> **INPUT DATA**
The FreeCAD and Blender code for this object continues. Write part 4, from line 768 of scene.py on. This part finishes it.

--

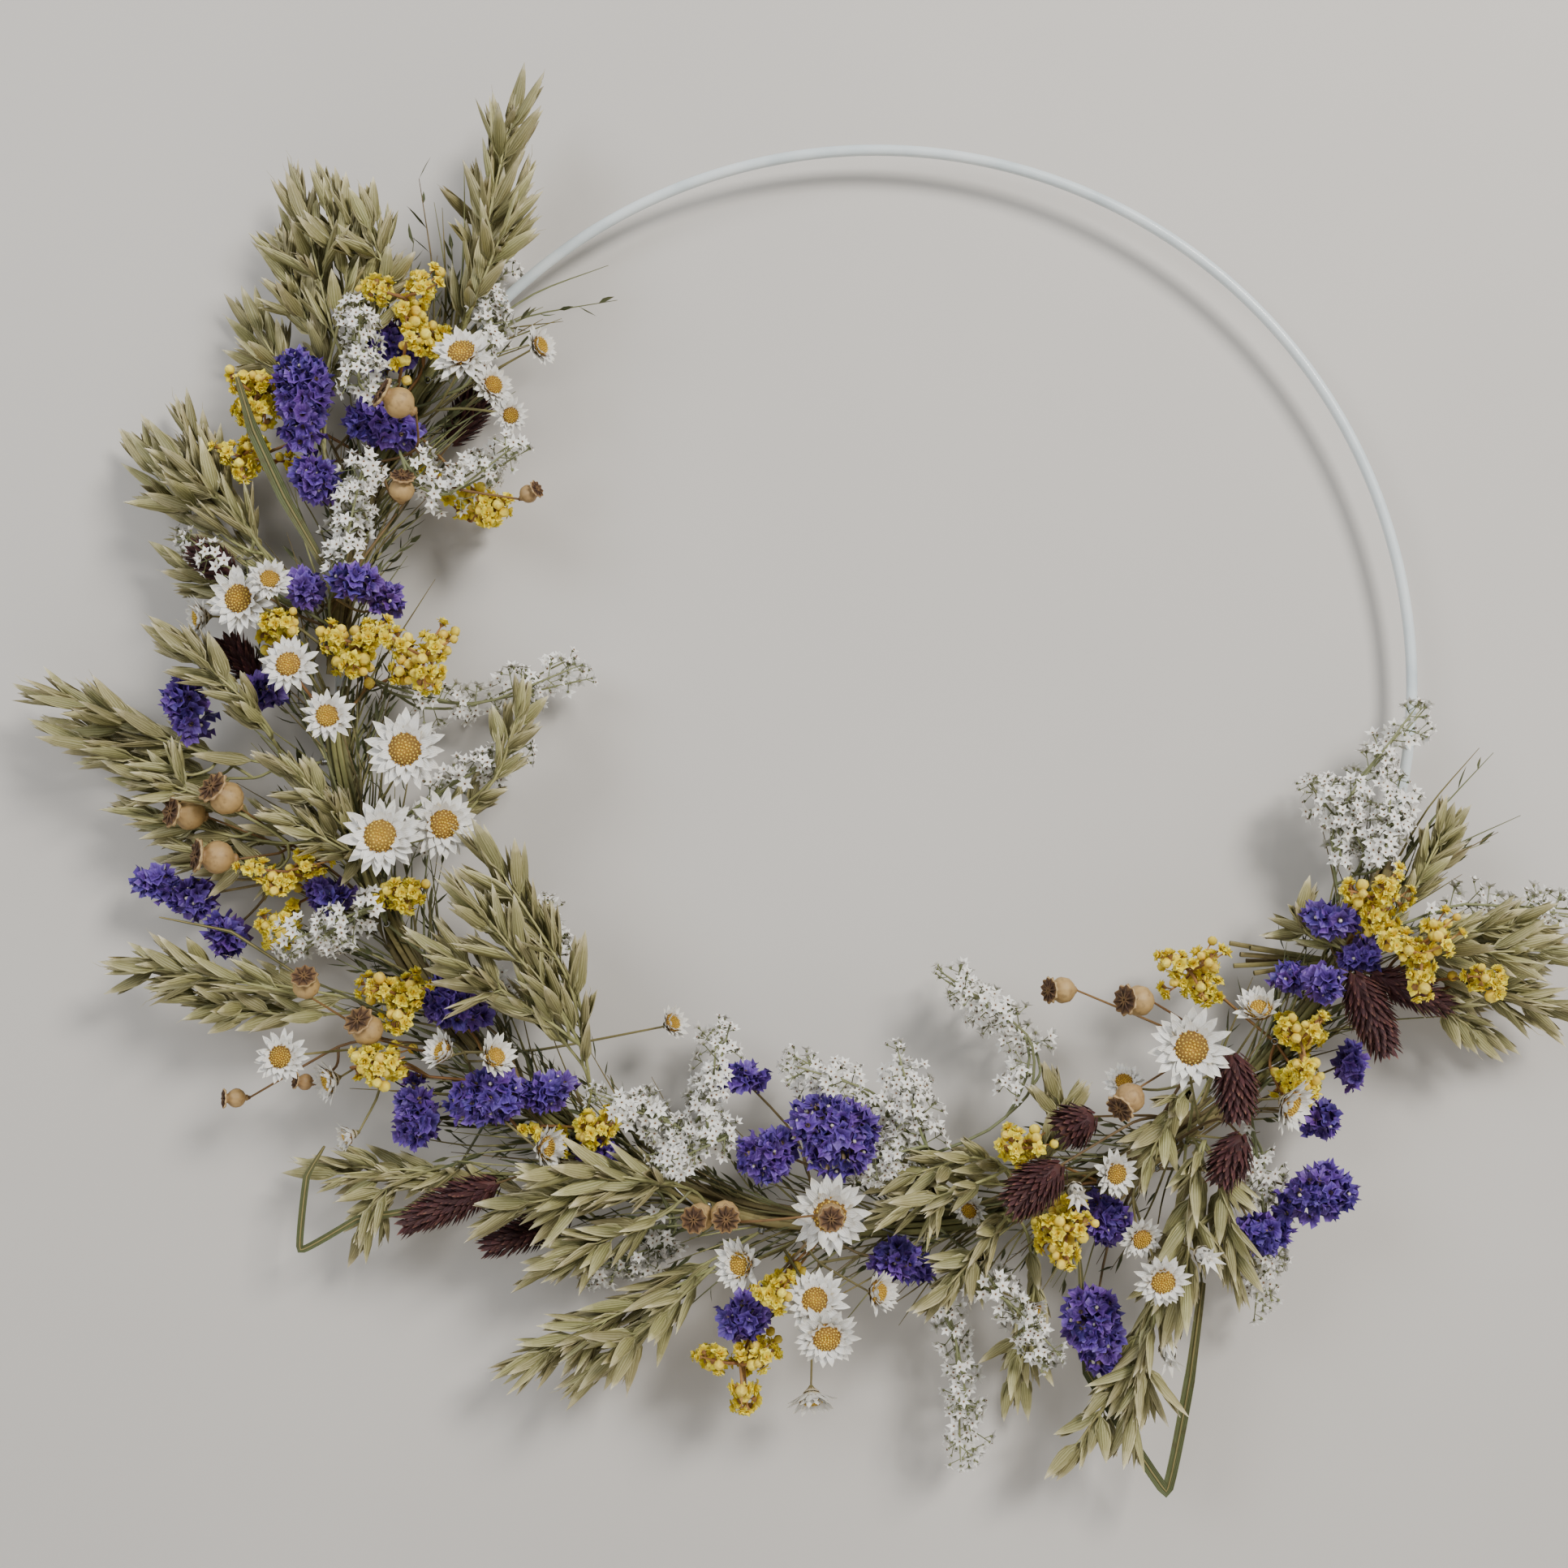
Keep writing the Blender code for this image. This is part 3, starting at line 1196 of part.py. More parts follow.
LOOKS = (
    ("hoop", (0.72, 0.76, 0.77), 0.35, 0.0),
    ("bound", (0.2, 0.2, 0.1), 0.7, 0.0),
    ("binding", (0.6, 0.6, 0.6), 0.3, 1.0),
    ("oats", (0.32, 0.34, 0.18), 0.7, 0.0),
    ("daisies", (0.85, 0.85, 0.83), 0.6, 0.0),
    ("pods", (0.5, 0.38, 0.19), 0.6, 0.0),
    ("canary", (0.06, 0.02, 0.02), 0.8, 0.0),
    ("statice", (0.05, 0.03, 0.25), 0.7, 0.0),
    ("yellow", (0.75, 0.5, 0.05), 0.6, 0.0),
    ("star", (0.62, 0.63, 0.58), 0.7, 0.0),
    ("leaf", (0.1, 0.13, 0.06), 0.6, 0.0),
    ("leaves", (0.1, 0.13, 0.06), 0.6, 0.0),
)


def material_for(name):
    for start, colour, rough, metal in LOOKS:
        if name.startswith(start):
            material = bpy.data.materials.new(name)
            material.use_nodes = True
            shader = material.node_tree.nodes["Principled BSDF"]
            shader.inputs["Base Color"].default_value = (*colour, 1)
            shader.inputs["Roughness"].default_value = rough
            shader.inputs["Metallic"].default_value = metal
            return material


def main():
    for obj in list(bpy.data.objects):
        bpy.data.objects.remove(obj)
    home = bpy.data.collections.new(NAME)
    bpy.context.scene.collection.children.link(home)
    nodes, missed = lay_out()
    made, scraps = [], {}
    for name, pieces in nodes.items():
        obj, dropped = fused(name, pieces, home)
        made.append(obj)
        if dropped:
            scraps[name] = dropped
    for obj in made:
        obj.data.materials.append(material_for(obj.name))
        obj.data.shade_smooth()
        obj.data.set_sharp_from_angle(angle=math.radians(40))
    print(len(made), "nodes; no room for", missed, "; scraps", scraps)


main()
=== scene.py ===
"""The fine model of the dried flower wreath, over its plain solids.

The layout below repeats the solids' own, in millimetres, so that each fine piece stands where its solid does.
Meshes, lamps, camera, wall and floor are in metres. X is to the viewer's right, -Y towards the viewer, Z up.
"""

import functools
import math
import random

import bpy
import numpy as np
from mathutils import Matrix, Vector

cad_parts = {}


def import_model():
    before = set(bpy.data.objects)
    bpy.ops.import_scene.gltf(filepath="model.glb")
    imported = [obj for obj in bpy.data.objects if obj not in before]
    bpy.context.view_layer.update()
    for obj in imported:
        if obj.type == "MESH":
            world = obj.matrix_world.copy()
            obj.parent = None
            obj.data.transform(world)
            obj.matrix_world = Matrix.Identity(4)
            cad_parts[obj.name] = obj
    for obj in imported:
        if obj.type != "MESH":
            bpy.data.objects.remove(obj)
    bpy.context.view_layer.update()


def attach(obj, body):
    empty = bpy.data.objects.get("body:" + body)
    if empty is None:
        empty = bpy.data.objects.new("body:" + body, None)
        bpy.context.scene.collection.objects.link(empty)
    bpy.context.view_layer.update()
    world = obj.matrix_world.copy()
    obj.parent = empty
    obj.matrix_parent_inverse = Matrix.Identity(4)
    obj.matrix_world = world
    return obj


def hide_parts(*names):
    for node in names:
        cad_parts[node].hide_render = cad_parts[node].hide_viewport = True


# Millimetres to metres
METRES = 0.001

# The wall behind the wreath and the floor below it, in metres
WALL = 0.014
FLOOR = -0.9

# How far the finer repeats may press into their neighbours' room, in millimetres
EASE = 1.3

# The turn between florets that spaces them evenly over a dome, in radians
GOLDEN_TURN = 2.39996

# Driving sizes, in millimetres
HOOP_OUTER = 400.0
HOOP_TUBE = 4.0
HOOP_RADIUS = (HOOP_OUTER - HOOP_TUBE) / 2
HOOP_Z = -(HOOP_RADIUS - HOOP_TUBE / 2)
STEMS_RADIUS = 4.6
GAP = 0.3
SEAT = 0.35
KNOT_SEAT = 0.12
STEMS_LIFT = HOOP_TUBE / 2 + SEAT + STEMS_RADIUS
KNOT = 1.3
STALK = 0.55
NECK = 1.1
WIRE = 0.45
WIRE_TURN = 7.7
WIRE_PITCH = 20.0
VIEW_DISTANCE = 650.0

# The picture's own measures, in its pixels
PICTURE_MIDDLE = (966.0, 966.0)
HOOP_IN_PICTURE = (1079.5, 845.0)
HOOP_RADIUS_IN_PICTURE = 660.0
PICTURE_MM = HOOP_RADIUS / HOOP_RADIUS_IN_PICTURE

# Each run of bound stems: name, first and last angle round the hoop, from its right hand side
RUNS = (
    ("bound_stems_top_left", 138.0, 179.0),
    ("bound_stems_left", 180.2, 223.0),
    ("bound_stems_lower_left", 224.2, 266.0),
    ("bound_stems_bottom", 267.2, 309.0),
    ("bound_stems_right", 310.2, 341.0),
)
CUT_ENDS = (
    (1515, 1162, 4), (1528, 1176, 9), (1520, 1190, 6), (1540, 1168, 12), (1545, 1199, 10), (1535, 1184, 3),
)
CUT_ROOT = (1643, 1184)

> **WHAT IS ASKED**
Print the lines from the line with "for name, pieces" to the line with "cad_parts[node].hide_render = cad_parts[node].hide_viewport" exactly, and print nothing else. Both of those lines are included.

> **EXPECTED ANSWER**
    for name, pieces in nodes.items():
        obj, dropped = fused(name, pieces, home)
        made.append(obj)
        if dropped:
            scraps[name] = dropped
    for obj in made:
        obj.data.materials.append(material_for(obj.name))
        obj.data.shade_smooth()
        obj.data.set_sharp_from_angle(angle=math.radians(40))
    print(len(made), "nodes; no room for", missed, "; scraps", scraps)


main()
=== scene.py ===
"""The fine model of the dried flower wreath, over its plain solids.

The layout below repeats the solids' own, in millimetres, so that each fine piece stands where its solid does.
Meshes, lamps, camera, wall and floor are in metres. X is to the viewer's right, -Y towards the viewer, Z up.
"""

import functools
import math
import random

import bpy
import numpy as np
from mathutils import Matrix, Vector

cad_parts = {}


def import_model():
    before = set(bpy.data.objects)
    bpy.ops.import_scene.gltf(filepath="model.glb")
    imported = [obj for obj in bpy.data.objects if obj not in before]
    bpy.context.view_layer.update()
    for obj in imported:
        if obj.type == "MESH":
            world = obj.matrix_world.copy()
            obj.parent = None
            obj.data.transform(world)
            obj.matrix_world = Matrix.Identity(4)
            cad_parts[obj.name] = obj
    for obj in imported:
        if obj.type != "MESH":
            bpy.data.objects.remove(obj)
    bpy.context.view_layer.update()


def attach(obj, body):
    empty = bpy.data.objects.get("body:" + body)
    if empty is None:
        empty = bpy.data.objects.new("body:" + body, None)
        bpy.context.scene.collection.objects.link(empty)
    bpy.context.view_layer.update()
    world = obj.matrix_world.copy()
    obj.parent = empty
    obj.matrix_parent_inverse = Matrix.Identity(4)
    obj.matrix_world = world
    return obj


def hide_parts(*names):
    for node in names:
        cad_parts[node].hide_render = cad_parts[node].hide_viewport = True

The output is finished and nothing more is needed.